Currently, healthcare-related infection is a major problem and consumes vast resources. There therefore exists a great need for improved treatment and smarter wound dressings, to reduce the risk of infection and speed up the healing of serious wounds.
Part of the Innovation Platform’s task in projects was to conduct a needs study, where we use observations and in-depth interviews with healthcare personnel and patients in several locations in Sweden to identify the important characteristics the dressing needed to have. The project will conclude in early 2019, and a continuation will require further testing and product adaptation. Thereafter, a company must launch the product on the market.

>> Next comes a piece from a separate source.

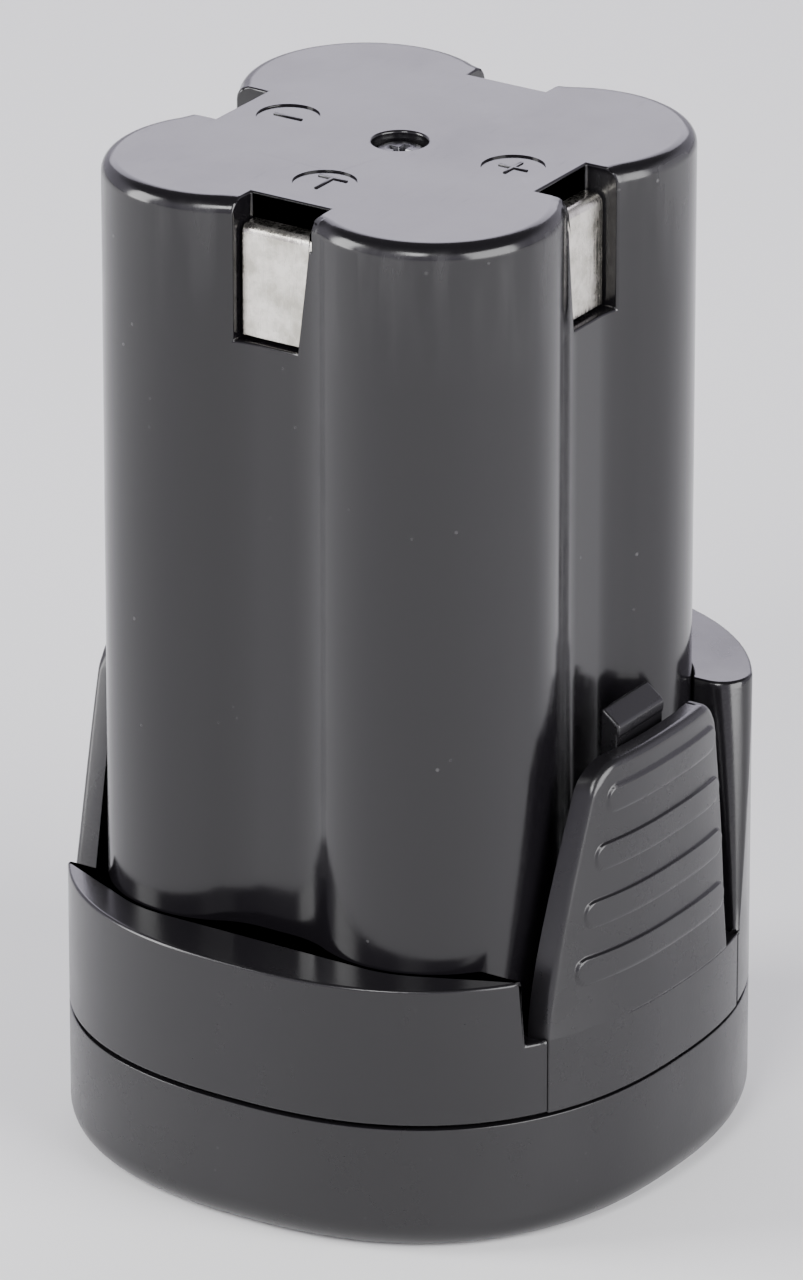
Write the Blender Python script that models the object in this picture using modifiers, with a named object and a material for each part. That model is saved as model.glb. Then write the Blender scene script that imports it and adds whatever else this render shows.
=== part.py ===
"""Slide-in battery pack: four cells in a lobed tower, on a rounded base with two squeeze latches.

The origin is the middle of the base's underside and +Z is up. The latches are on +X and -X,
the plain front is -Y, and the raised block of the collar is at the back, +Y.
"""
import math

import bmesh
import bpy
from mathutils import Matrix, Vector

MM = 0.001
GAP = 0.3 * MM                      # clearance between pieces that touch on the real pack

# Cells: four round cells, 65.2 mm long over the positive cap
CELL_RADIUS = 9.15 * MM
CELL_BODY = 64.5 * MM
CELL_CAP_RADIUS = 4.0 * MM
CELL_CAP_HEIGHT = 0.4 * MM
CELL_PITCH_X = 20.8 * MM
CELL_PITCH_Y = 21.3 * MM
CELL_CLEARANCE = 0.35 * MM          # between a cell and the tower's wall

# Tower housing
TOWER_Y = -1.6 * MM                 # the tower stands a little in front of the base's middle
TOWER_FOOT = 12.2 * MM
TOWER_TOP = 92.2 * MM
TOWER_WALL = 1.6 * MM
TOWER_ROOF = 2.0 * MM
TOWER_EDGE = 0.9 * MM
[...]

– Our focus at the Innovation Platform will continue to be providing support to healthcare to fill the gaps that exist in the diagnosis and treatment of chronic wounds. Gaps that we had the chance to identify via the needs mapping carried out for the project, says Erik Djäken.
From research to innovation
Another example of medical technology innovation is a new method aimed at improving and tailoring cancer diagnosis, and at reducing the lead times and costs of developing cancer medicines. The method was developed by two researchers at the Sahlgrenska Cancer Centre and Sahlgrenska Academy, and will now be evaluated in clinical tests and industrial application. The initiative is funded by Vinnova and the Västra Götaland Region, and is managed by RISE together with universities, biotech companies and healthcare.
– We are responsible for project coordination and resource planning. The purpose is to use bioprinting to enable cell structures to be used for diagnosis, pharmaceuticals development and cancer treatment. Another purpose is to reduce the number of studies on animals. The bioprinted models strive to imitate human structures, and that means that animals will not be necessarily have to be used in future research projects, says Maria Holmén.
Over the next two years, the new technology will be implemented on a larger scale, both as a testing method within the pharmaceutical industry, and as a diagnostic tool within cancer healthcare.
A third example of an innovation-driven project is Clean Care, which aims to prevent infection and the dissemination of contagions as well as antibiotic-resistant bacteria in healthcare.
Together with actors from business, the departments of orthopaedics and clinical microbiology at Sahlgrenska University Hospital will be implementing a clinical study.
– The aim is to optimise air quality in operating theatres, but also to establish systematic quality control and follow-up of patients, says Maria Holmén.
The most stimulating aspect of working with the Innovation Platform is the constant dialogue with healthcare personnel and with innovative actors, considers Erik Djäken.
– We spend a lot of time trying to understand the basic needs, and on conducting systematic mappings, so that the right companies can be matched with the rights needs in healthcare. It is about listening carefully, understanding the complexity of the healthcare system, and being aware of the priorities that apply. When everything falls into place, and we manage to create good meetings and contribute to valuable projects being developed and benefitting healthcare, that is when my work feels the most meaningful.